Another movie with plentiful bass that I used to evaluate these sub was the 2012 action sequel ‘The Expendables 2.’ With a cast that includes Stallone, Schwarzenegger, Jason Statham, Bruce Willis, Chuck Norris, Van Damme, etc., this film is overflowing with testosterone so of course the sound mix is going to be bass-heavy. It’s the kind of movie where every gunshot is exaggerated with a low-frequency ‘whoomp!’ and even the orchestral score is punched up with bass drums and heavy brass. I mostly used the 600X for the duration of this movie to give it a chance to shine. For the most part, the 600X was able to keep up very well for a sub of its size.

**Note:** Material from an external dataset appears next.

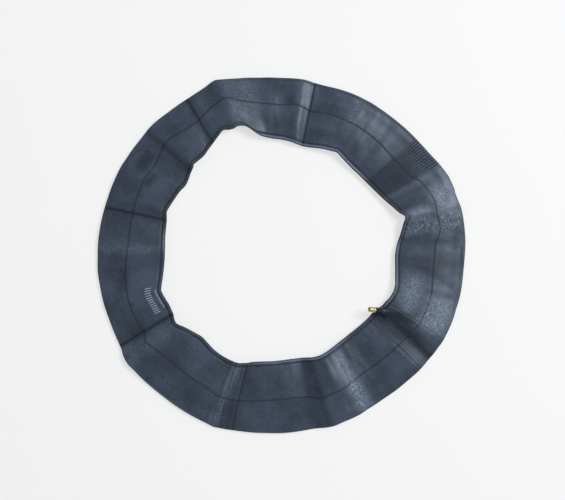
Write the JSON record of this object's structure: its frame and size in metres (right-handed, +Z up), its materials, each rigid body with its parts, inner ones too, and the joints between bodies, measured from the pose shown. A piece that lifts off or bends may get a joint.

Motorcycles growled with vigor, explosions roared, and every kick and punch had a massive meaty thump that no one in real life would survive if anything had connected with their bodies sounding like that. In some passages, I cranked the movie loud to see where the 600X’s limits lay, and after a certain point is simply stopped getting louder. The sound became compressed as softer low-frequency sounds gained loudness while loud low-frequency sounds did not. A 10” driver with a 120-watt amp is going to have its limits, but it was impressive what the 600X could do even with its comparatively modest specifications. The 600X gave ‘Expendables 2’ a solid foundation, and I was surprised at how much bass it could belt out. I mostly didn’t miss the larger subwoofers that I was accustomed to.